--- Begin SOURCE EXCERPT ---
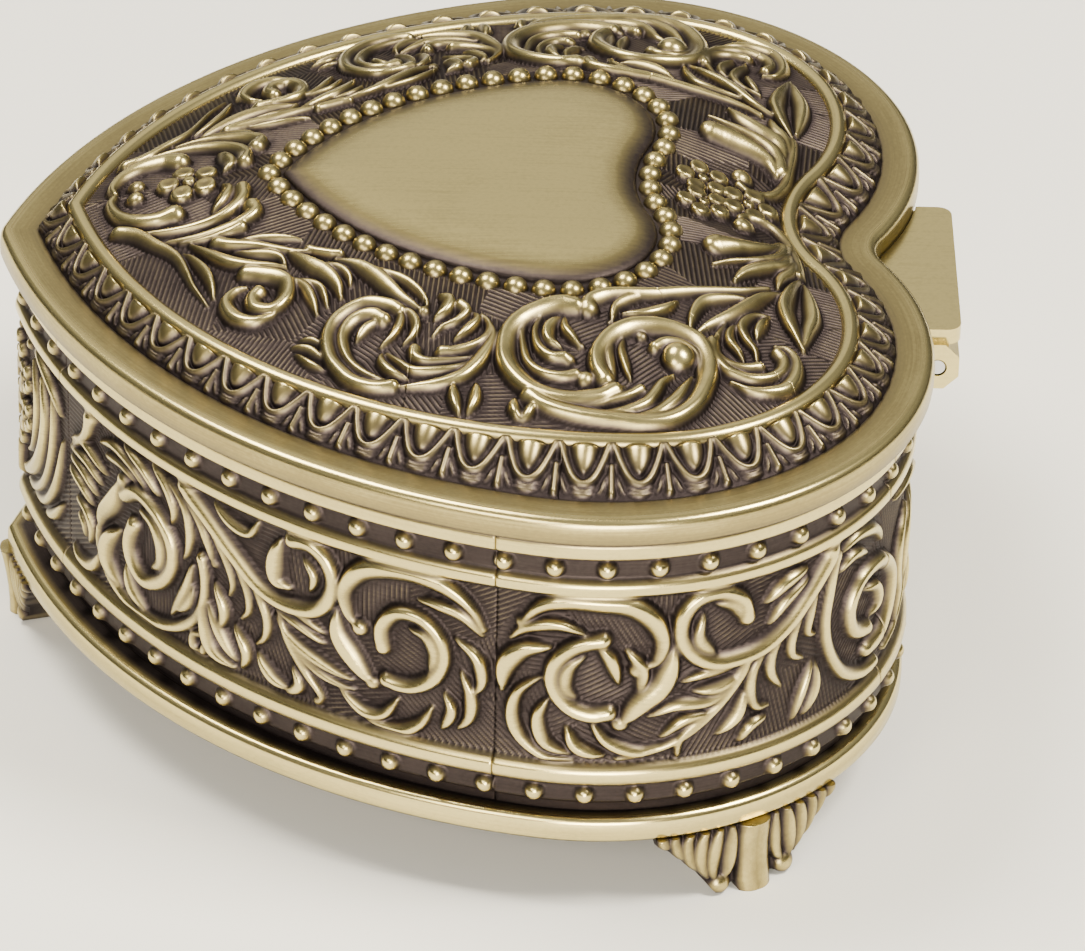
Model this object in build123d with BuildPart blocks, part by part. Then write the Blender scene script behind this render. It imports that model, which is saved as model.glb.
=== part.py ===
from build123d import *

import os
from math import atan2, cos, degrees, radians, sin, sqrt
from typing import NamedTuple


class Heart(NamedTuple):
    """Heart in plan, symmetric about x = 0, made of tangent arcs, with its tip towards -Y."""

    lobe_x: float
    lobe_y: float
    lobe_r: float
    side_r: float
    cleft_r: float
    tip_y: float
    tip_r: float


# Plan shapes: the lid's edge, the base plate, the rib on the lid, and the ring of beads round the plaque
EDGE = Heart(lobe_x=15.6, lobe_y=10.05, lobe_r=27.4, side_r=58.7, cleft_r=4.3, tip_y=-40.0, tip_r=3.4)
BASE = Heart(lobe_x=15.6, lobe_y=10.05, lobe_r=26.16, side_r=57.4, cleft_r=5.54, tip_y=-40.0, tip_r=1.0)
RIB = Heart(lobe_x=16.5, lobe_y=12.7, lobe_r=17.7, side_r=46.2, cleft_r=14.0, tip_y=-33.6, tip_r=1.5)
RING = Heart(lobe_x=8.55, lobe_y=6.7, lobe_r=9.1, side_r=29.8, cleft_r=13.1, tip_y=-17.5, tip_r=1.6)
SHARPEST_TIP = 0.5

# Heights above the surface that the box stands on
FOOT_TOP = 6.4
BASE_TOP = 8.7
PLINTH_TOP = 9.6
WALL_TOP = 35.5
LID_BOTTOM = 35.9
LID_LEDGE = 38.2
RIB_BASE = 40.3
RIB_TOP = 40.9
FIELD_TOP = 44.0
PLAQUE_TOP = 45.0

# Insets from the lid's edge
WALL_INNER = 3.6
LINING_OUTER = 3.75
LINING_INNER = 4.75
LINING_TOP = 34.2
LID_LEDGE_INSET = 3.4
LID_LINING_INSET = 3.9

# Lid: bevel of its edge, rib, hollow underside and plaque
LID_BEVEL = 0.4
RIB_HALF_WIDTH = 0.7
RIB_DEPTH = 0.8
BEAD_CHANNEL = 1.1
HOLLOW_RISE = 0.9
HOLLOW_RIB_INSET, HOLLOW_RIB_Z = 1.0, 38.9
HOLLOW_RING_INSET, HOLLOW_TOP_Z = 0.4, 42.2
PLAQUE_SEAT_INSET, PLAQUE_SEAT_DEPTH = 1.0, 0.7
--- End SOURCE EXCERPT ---
## EXERCISE TASK
From the first line above through the line that contains "from typing import NamedTuple", quote each line exactly. Output nothing more.

## COMPLETE RESPONSE
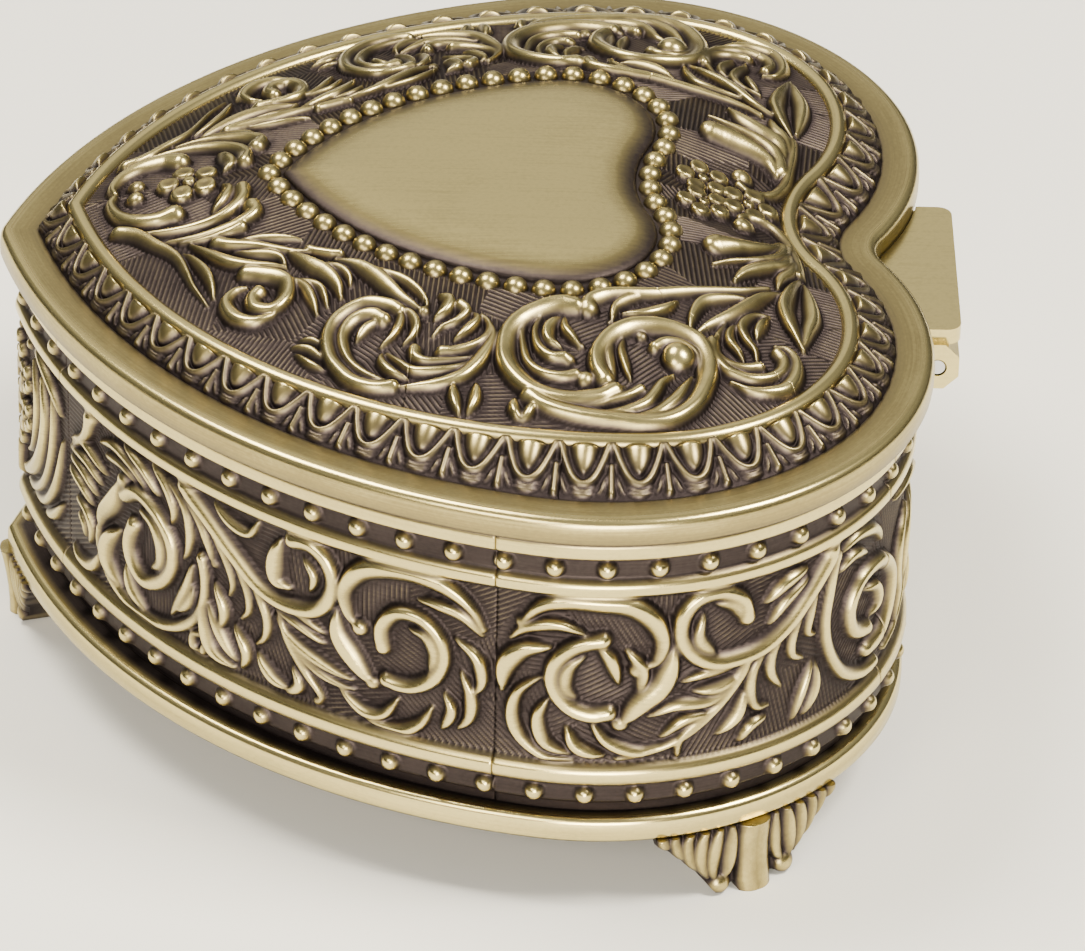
Model this object in build123d with BuildPart blocks, part by part. Then write the Blender scene script behind this render. It imports that model, which is saved as model.glb.
=== part.py ===
from build123d import *

import os
from math import atan2, cos, degrees, radians, sin, sqrt
from typing import NamedTuple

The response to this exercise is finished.